■ **Data for this task**:
----------------------------------------

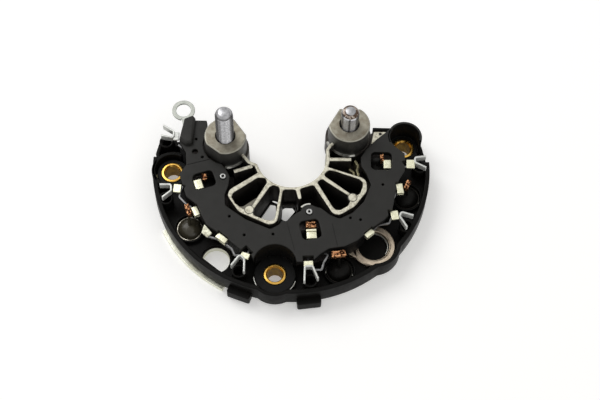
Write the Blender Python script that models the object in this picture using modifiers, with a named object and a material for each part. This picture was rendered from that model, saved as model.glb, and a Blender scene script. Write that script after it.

----------------------------------------

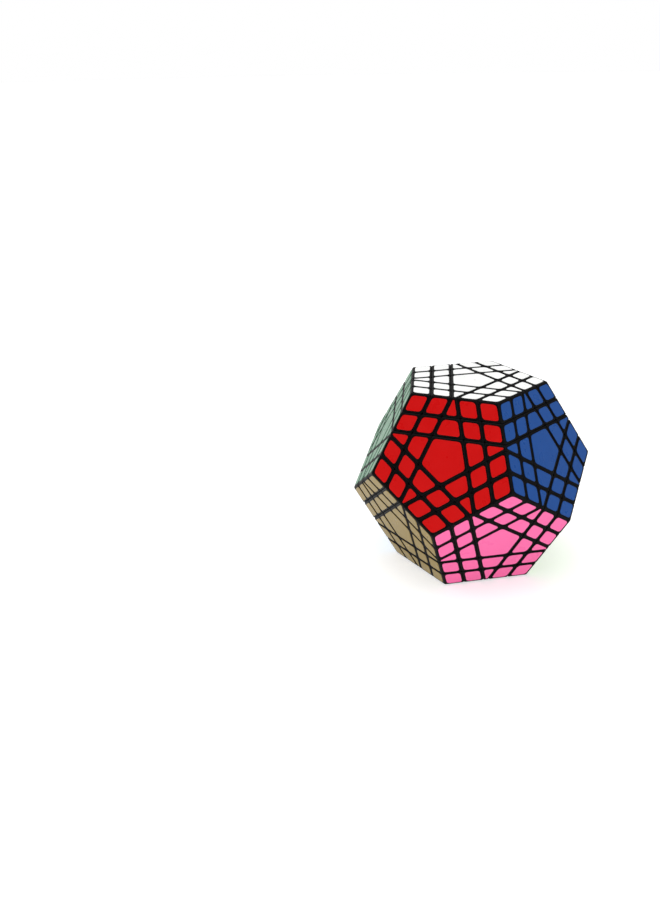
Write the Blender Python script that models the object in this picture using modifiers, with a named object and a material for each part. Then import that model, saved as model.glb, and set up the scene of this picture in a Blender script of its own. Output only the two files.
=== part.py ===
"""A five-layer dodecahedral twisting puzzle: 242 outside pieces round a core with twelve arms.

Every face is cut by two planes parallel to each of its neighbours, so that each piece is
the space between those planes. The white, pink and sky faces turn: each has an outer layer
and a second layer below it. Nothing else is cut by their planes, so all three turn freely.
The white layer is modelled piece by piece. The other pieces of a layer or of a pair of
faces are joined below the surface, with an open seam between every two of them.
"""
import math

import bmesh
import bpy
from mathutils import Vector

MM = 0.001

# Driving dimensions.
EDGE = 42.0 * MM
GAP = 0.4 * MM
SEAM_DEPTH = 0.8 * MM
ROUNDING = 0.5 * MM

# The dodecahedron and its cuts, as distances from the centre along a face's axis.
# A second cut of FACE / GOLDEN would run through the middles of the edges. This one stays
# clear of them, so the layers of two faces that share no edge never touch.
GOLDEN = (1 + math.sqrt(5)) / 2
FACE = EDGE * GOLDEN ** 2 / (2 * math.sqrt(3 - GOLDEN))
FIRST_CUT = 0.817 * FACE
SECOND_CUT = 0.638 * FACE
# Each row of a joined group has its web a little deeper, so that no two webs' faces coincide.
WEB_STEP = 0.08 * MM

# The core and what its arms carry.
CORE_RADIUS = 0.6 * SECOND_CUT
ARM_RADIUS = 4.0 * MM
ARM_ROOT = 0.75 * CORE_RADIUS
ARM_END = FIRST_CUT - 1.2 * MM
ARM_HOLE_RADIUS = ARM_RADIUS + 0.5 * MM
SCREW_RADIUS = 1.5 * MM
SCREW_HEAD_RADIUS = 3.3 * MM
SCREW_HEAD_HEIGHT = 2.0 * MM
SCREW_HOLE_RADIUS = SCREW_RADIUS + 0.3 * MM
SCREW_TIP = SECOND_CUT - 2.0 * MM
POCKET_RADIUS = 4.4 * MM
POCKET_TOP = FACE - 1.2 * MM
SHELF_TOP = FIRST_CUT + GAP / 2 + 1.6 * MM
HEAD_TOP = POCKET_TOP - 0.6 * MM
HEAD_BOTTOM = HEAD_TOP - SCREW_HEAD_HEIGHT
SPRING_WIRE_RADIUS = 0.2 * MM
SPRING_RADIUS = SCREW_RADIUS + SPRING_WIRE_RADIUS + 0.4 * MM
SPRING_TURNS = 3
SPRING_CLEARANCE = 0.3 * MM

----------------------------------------

■ **What is needed**: The lines to quote run from the one containing "the two files." to the one containing "with twelve arms.". Quote them exactly, with both of those lines, and nothing else.

■ **Complete output**:
Write the Blender Python script that models the object in this picture using modifiers, with a named object and a material for each part. Then import that model, saved as model.glb, and set up the scene of this picture in a Blender script of its own. Output only the two files.
=== part.py ===
"""A five-layer dodecahedral twisting puzzle: 242 outside pieces round a core with twelve arms.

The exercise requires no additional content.